The story that we have been told about the cause of our recent “financial crisis” is the same story that proponents of centralized government planning have been telling us at every successive problem for over a century: unregulated capitalism is out of control. We have heard that unregulated financial markets have encouraged wildly irresponsible speculation. We have been told that the only solution is to have the government (that is, the taxpayers) foot the bill and usher in a whole new set of regulations to ensure that banks remain accountable to the “public good” (or at least to those that claim to speak on its behalf). This is the exact same story that New Deal regulators told us at the height of the Great Depression, and it is based on the exact same lies.

Whatever may be open to disagreement, the following is not: neither the stock market of 1929 nor the financial institutions of today exist in a free market. Democrats in particular have been quick to point out the financial regulations that were lifted in the 1990s. But no major politician from either party has even bothered to mention the single most powerful regulatory institution in our government – the Federal Reserve. It is astounding that our nation, despite having thoroughly discredited wage and price controls, can still take government regulation of the price of money for granted. This is, of course, exactly what the Fed does and has been doing since 1913.

Through open-market operations (the buying and selling of bonds), the Fed artificially adjusts the nation’s money supply and provides indirect control over interest rates. The belief underlying this system was that if the government could control interest rates it could “fix” the business cycle and ensure continuous economic growth, regardless of actual market conditions. The truth, of course, is that temporary recessions are not harmful but beneficial. They represent the market correcting its errors and returning to a healthy state. Interest rates go up when lenders become concerned that their money is being used in overly-risky investments, which leads them to demand a higher return before financing future ventures. Bad assets get liquidated, firms that were engaged in unprofitable ventures go out of business, and the market returns to a productive level of output.

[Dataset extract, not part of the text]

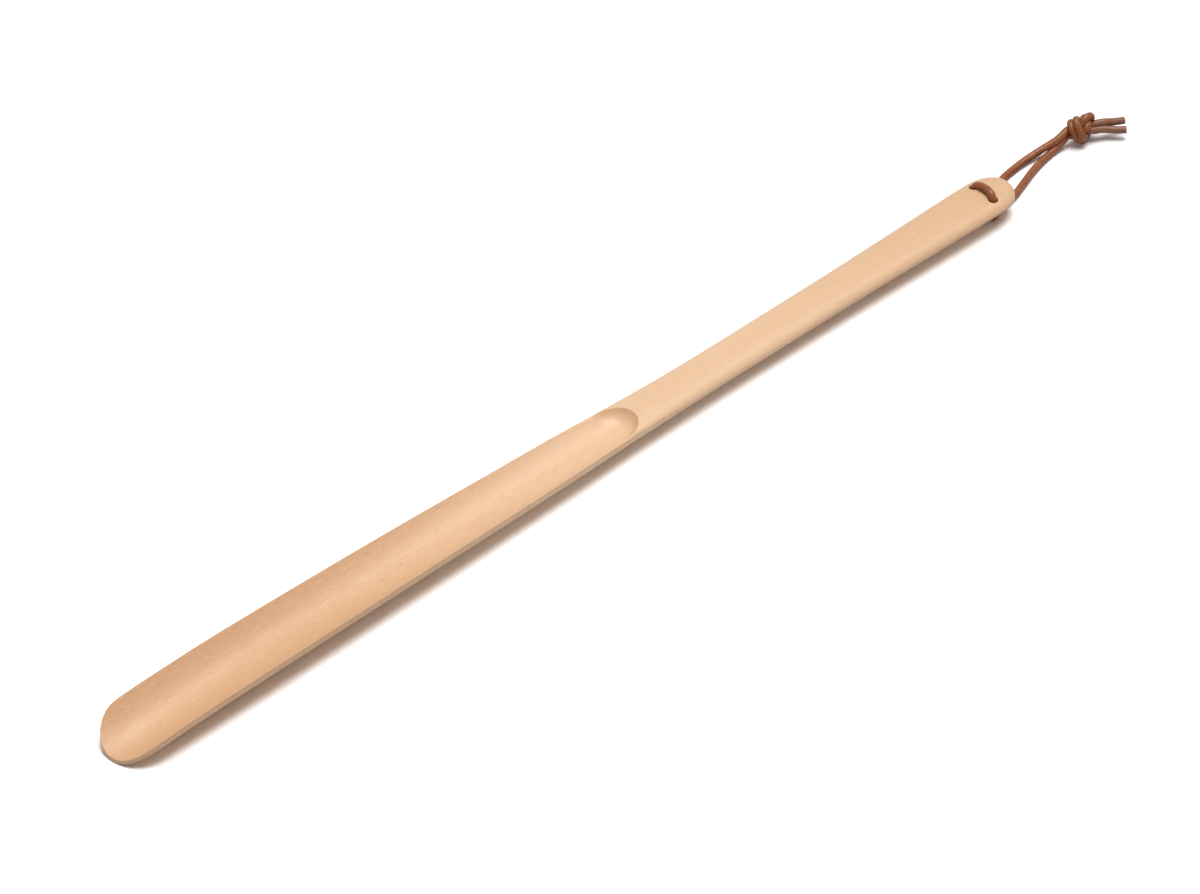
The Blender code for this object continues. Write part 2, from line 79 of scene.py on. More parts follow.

The problem is when the Fed follows an “easy credit” policy in an effort to ensure everlasting growth. Instead of letting interest rates rise to correct for bad investments, the Fed prints money and buys bonds, thus providing a downward pressure on interest rates and encouraging more risky investments. In the short run, this can create the appearance of prosperity because the immediate effect is to expand investments rather than curtail them. (The “wild speculation” of the 1920s was due precisely to this kind of regulation, not any natural flaw in free capital markets.)

However, reality eventually catches up with all systems, and the question is only how devastating the results will be when it does. The Great Depression is a testament to how bad this can be, but it is also a testament to what happens when we refuse to identify the actual causes of such problems. No honest economist can deny that the wage and price regulations of the New Deal only made the Depression longer and more severe, yet our society persists in the absurd notion that capitalism somehow “caused” the Great Depression and that socialism “fixed” it.

We are seeing the exact same pattern repeat today. Capitalism is being blamed for encouraging bad investments when in fact the incentives for these investments came from the Federal Reserve and other regulations effectively promising that the government (again, the taxpayers) would make good on bad debt. Instead of recognizing the true cause of the problem, politicians are mumbling about the need for more regulations and proposing a bailout plan specifically designed to keep the bad assets from being liquidated and to keep prices from dropping to their market levels.

The political incentive for this plan is quite clear, of course. The appearance of prosperity right before an election is a goldmine to anyone seeking office, and most citizens lack sufficient knowledge of the Fed to question their representatives. If the political motivations for this plan were not clear enough, observe the frenzy with which both major parties and their candidates blamed each other for the failed vote in the House rather than address substantive concerns with the bill. It is certainly true that there will be costs regardless of what ends up happening. Without the bailout, we should expect a mild recession for perhaps a year. But the doomsday scenario that all of our major politicians are threatening us with if we do not pass their bill is exactly what we can expect if we do continue to go along with their plan. I cannot say what led the House to put the brakes on this scheme, but I can only hope it lasts. Otherwise, the only thing we have to look forward to is a giant “I told you so”.